O Brasil segue a chamada Ortografia de 1943, com as modificações introduzidas em 1971, que eliminaram milhares de desnecessários acentos diferenciais (êle, acôrdo, agôsto) e secundários (genèricamente, cortêsmente, pèzinho, pêzinho). O acento grave (`) só tem uso  para indicar o   fenômeno da crase, fusão de dois sons: à(s), àquele(s), àquilo...

A ortografia vigente em Portugal é, quem sabe, mais científica, mais de acordo com a visão internacional da questão, pois evita incoerências como estas, vigentes no Brasil: escrevemos caráter (lá é carácter), mas no plural usamos caracteres (deveria ser por lógica carateres).  Preferimos escrever exceção (lá é excepção), mas não dizemos nem escrevemos excecional, preferindo manter um p etimológico – excepcional...

Perto da magnitude das diferenças ortográficas que separam, talvez em caráter definitivo, as maneiras brasileira e portuguesa/africana de escrever a mesma língua, parece muito difícil que se chegue a um entendimento realmente proveitoso na questão.

Nem por isso, porém, se pode falar que se está cogitando de uma reforma da língua portuguesa.

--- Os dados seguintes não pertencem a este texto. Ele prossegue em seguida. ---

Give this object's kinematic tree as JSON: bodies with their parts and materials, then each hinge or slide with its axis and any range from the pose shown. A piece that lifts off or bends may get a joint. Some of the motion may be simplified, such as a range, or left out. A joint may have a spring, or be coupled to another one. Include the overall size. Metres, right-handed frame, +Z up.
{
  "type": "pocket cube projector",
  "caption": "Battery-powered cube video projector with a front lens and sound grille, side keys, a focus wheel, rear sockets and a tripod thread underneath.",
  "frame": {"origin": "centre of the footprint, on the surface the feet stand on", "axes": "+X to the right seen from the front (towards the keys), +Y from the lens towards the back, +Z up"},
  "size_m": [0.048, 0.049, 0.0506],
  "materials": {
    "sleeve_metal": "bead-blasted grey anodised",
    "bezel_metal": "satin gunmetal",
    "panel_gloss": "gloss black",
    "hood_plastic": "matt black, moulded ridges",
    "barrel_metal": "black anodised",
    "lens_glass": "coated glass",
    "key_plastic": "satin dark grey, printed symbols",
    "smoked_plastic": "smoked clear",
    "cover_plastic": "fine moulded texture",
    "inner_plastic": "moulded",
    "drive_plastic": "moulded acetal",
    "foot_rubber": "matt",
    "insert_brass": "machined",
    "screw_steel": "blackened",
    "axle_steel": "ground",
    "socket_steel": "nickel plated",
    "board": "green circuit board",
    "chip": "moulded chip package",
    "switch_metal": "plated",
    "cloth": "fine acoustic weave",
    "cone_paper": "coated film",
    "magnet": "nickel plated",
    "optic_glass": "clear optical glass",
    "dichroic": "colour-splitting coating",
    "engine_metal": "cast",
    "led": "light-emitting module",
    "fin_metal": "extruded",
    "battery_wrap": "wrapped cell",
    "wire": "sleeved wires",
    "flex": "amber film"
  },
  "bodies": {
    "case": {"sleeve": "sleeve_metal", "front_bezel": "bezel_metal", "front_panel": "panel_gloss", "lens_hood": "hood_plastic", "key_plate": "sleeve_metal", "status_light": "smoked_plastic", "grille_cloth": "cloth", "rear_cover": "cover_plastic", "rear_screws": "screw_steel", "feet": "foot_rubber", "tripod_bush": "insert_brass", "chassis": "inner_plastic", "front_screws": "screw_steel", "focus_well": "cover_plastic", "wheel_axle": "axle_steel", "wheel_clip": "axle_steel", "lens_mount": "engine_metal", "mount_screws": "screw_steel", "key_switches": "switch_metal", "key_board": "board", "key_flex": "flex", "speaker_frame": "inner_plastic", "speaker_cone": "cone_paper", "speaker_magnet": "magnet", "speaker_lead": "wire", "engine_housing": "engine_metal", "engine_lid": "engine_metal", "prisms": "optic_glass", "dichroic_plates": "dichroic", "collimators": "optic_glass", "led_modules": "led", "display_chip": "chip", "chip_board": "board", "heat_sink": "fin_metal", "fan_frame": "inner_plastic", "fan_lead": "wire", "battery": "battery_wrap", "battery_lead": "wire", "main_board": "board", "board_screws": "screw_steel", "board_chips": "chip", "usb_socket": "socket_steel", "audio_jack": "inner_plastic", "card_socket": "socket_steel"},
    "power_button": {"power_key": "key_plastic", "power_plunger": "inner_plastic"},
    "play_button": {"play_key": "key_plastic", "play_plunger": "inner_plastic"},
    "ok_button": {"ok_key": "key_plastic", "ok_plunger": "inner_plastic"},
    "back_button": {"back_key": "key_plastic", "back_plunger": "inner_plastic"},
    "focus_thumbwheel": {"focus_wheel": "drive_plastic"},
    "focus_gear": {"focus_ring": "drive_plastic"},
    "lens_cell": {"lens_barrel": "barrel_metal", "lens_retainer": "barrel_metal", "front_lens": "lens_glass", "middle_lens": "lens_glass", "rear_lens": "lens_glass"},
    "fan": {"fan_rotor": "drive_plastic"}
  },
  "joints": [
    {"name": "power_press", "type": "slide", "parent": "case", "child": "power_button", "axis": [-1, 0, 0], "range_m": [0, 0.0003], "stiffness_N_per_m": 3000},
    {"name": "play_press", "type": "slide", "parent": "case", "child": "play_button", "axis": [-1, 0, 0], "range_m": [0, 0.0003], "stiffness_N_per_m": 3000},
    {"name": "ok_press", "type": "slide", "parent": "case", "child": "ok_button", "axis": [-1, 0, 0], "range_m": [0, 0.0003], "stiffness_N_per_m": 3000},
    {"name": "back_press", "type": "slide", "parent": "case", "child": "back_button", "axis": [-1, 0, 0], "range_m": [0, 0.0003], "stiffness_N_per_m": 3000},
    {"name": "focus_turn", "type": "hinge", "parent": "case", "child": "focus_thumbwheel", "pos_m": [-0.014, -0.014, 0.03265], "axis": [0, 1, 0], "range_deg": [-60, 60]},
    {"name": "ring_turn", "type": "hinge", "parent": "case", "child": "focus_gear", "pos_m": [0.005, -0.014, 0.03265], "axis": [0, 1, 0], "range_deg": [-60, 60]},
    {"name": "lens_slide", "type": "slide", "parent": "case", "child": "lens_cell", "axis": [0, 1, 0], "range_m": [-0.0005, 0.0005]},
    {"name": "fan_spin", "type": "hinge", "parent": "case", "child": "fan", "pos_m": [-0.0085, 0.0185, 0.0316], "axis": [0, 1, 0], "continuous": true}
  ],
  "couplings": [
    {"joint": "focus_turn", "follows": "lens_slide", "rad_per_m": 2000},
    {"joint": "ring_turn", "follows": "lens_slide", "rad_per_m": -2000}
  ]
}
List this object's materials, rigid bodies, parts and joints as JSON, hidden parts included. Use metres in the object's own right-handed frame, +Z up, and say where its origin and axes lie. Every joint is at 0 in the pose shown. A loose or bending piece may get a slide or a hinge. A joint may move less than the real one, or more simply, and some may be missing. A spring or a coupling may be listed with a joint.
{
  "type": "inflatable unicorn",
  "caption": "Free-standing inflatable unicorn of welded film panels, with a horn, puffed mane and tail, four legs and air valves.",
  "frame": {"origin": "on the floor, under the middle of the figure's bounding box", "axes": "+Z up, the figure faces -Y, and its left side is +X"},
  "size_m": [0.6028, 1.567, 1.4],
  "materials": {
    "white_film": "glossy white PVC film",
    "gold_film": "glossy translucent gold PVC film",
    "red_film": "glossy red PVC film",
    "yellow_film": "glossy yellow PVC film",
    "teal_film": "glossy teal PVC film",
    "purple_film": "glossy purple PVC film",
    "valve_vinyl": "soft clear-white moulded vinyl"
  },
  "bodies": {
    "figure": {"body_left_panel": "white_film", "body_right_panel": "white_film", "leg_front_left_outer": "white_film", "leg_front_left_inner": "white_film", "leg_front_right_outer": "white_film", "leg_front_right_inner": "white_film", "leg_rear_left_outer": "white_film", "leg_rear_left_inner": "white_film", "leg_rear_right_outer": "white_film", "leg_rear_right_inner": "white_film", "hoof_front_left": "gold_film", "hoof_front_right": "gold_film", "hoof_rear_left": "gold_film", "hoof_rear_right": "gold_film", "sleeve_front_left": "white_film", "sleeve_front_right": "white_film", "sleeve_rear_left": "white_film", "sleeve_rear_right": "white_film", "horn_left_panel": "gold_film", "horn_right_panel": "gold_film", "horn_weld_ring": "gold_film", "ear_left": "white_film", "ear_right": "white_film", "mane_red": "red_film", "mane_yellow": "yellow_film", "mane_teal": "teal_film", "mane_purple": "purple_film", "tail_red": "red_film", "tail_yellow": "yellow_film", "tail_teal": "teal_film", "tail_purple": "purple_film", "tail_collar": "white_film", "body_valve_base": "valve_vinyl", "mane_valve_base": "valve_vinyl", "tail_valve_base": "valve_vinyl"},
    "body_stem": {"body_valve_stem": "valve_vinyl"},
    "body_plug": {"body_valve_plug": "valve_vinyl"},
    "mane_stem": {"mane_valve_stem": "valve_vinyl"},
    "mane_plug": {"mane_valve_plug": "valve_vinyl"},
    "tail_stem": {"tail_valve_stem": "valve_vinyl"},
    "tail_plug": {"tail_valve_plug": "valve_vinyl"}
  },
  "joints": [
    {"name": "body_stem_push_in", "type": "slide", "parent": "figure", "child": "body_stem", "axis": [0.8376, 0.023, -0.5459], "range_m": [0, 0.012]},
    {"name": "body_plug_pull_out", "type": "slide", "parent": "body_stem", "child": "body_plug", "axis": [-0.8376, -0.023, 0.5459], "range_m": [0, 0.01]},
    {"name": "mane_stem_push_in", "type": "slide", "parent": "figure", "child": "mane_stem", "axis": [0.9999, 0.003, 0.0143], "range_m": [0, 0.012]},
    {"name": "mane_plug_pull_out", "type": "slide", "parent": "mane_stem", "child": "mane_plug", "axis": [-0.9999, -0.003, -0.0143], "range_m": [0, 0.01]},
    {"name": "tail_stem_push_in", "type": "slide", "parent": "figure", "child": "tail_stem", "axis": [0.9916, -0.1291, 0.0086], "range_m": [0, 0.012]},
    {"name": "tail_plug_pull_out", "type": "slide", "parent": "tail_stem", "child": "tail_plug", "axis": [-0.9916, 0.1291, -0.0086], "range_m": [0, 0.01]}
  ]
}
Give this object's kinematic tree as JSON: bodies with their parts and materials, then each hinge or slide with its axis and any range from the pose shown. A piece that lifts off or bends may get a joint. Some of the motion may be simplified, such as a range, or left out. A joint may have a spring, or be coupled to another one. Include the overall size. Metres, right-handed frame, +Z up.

A estrutura de um idioma repousa em sua sintaxe, em sua regência nominal e verbal, na colocação das palavras na frase, na concordância nominal e verbal.

Mesmo que o modo de falar e de escrever aqui no Brasil, em Portugal e em outros países lusófonos apresente crescentes divergências e variações, nem por isso se poderá pensar, no momento, que estamos falando a língua brasileira. Pelos estudos específicos da questão, sabe-se que não é pela pronúncia, pelo vocabulário, pela grafia que um dialeto se erige na categoria de língua autônoma. Enquanto portugueses, brasileiros e falantes do português africano conjugarem de  igual modo os verbos, fizerem pelas mesmas regras os femininos e os plurais, usarem as mesmas palavras gramaticais (artigos, pronomes, preposições, advérbios), estarão todos expressando-se na mesma língua – o português, em diferentes níveis, em diferentes registros, em diferentes falares. É o que Celso Cunha definiu como o ideal de nossa língua: a unidade na variedade.

E não há a menor dúvida de que é em sua feição brasileira que a língua portuguesa se coloca entre as mais faladas no mundo.